The Russian invasion of Ukraine has initiated discussions on the overall EU’s energy strategy, demonstrating the urgency to both accelerate decarbonisation efforts, especially through the deployment of renewables such as renewable and low-carbon gases, and to diversify gas imports to reduce dependencies and ensure the European industry’s and citizens’ security of supply.
In the transition phase, natural gas will keep playing an important bridging role, as it is deeply established in many Member States. Natural gas reduces emissions significantly by replacing oil, hard coal and lignite and providing flexibility to a system with an increasing share of fluctuating renewables. At the same time, all efforts should be made to deploy renewable and low-carbon gases such as hydrogen or biogas / biomethane on a large scale and facilitate the roll-out of technologies such as carbon capture, utilisation and storage (CCUS).
- The Russian invasion of Ukraine has initiated discussions on the overall EU’s energy strategy, demonstrating the need to accelerate decarbonisation efforts, especially the deployment of renewables such as renewable and low-carbon gases, including hydrogen. In the transition phase, natural gas will keep playing an important bridging role, as it is deeply established in many Member States.
- Clear definitions for the different types of renewable and low-carbon gases, including hydrogen - e.g. grid-connected electrolytic hydrogen -, are required. A definition for renewable hydrogen is currently missing and should be inserted in the EU framework.
- The methodology to certify the greenhouse gas emission savings of low-carbon gases should be clarified asap in an annex to the Gas Directive and links with the mass balancing system avoided, as physical tracking of molecules is technically impossible.
- Tariff rebates for renewable and low-carbon gases should in principle be supported provided that sufficient safeguards in terms of transparency, fairness of the cost-allocation system, non-distortion of market signals are inserted. Additional incentives, targeting the uptake of these gases, should be included in the proposals.
- Blending of renewable and low-carbon gases provides for a cost-efficient, swift first step to energy system decarbonisation. The requirement for transmission system operators to accept cross-border flows of gases with a hydrogen content of up to 5% by volume strikes the right balance between support to hydrogen deployment and technical limitations.

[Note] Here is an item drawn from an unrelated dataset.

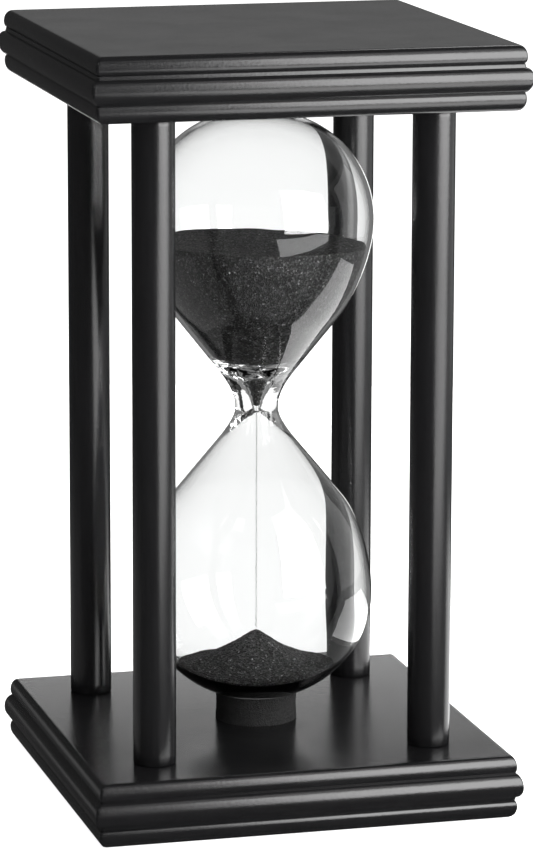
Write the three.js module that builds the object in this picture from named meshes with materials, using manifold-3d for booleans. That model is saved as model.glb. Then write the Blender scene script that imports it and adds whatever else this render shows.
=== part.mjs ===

- Whilst the need for flexibility through temporary exemptions should be acknowledged during the first phase of hydrogen infrastructure development, strict regulatory principles will then have to be respected:
- Vertical unbundling: strict ownership unbundling rules, i.e. the effective separation of network operators from activities of production, supply and storage, should be enshrined into law.
- Cross-subsidisation: in general, strict separation of different regulated asset bases should be the norm between the hydrogen and gas networks and public support / grants could be envisaged at early stages of hydrogen network development.
- Third-party access (TPA): regulated TPA should be introduced for hydrogen networks and hydrogen storages, and negotiated TPA for hydrogen terminals under specific circumstances.
- Natural gas provisions should generally be upheld as they contribute to the creation of liquid markets. Whilst long-term contracts (LTCs) for renewable and low-carbon gases should be promoted, the ban on LTCs of unabated fossil gas beyond 2049 is in line with the overall EU’s objective to reach climate neutrality in 2050.
- LNG plays an increasingly important role in the EU energy mix as it helps to further diversify gas supplies and enhance competition. Measures increasing transparency will generally contribute to improving the efficiency of the system.
- Gas storages are paramount to ensuring security of supply and providing flexibility to the overall system. Whilst discussions on storages are evolving quickly in light of the current geopolitical situation, the following points focus exclusively on the review of the Security of Gas Supply Regulation, as proposed by the European Commission on 15 December:
- It should be left to the Member States to determine the entity that manages the purchase of strategic stocks, for instance market areas managers (for instance THE in Germany). In case TSOs are the chosen entities, it should be explicitly stated that the strategic stock can be used by TSOs exclusively to carry out their functions, i.e. safeguard transport network system stability, and not for the superordinate purpose of security of supply
- Joint procurement of strategic gas stocks by TSOs should be supported insofar that it remains a voluntary act and that stocks are used only for system stability purposes
- Member States should be required to put in place the necessary measures to ensure security of supply and to demonstrate their choice in their national risk assessments. They should remain free to decide whether and in which form storage facilities should be used as there is no ‘one size fits all’ solution.